For parents it’s a double-edged role – on the one hand, you are a kind of cheerleader – there to ensure they don’t fall into a slough of despond as the reality of working life sinks in or there to come up with a whole range of exciting possibilities that they will completely ignore. On the other hand, you are a bubble burster: there to wrestle them towards applying for said working life, look for job openings, help with cv writing, interview technique and the like.

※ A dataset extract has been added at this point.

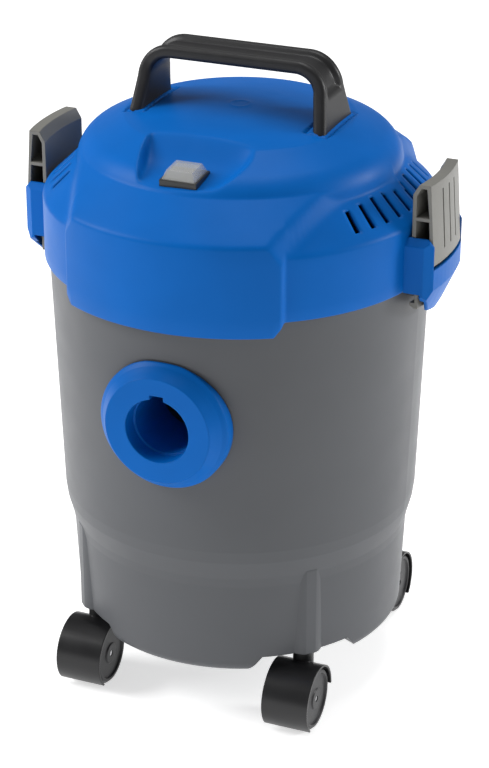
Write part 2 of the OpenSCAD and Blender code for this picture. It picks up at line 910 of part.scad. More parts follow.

And so I found myself this week on the website of a leading coffee chain reading about their four missions, which include Warmth, Passion and Courage [to serve a latte?] and trying to enthuse daughter two about the ‘world of coffee’. ‘Say you love coffee,’ I coached. Daughter two more or less only drinks water and is an extremely health conscious vegan. ‘Throw in some coffee-related terms like arabica.’ I have absolutely no idea if this works, but daughter three wrote four pages of notes for her job interview and knew the mission statement of her employer backwards. Daughter two takes a rather more laid back approach. I’ve even applied for jobs for her [and did one online assessment to save time badgering her to do it] so keen am I to get her out the house because staying in all the time is not doing her confidence a whole lot of good, even if she is creating amazing art works in the process. This week a pestle and mortar out of clay, painted in an intricate Aztec-like pattern.

I’ve suggested setting up a pottery business – although I kind of know that it would be me doing the business side of things. In any event, she hates the idea of commercialising anything she loves. I fear this thing we call Real Life is going to be a bit of a downer for her. She may need some coffee to perk her up.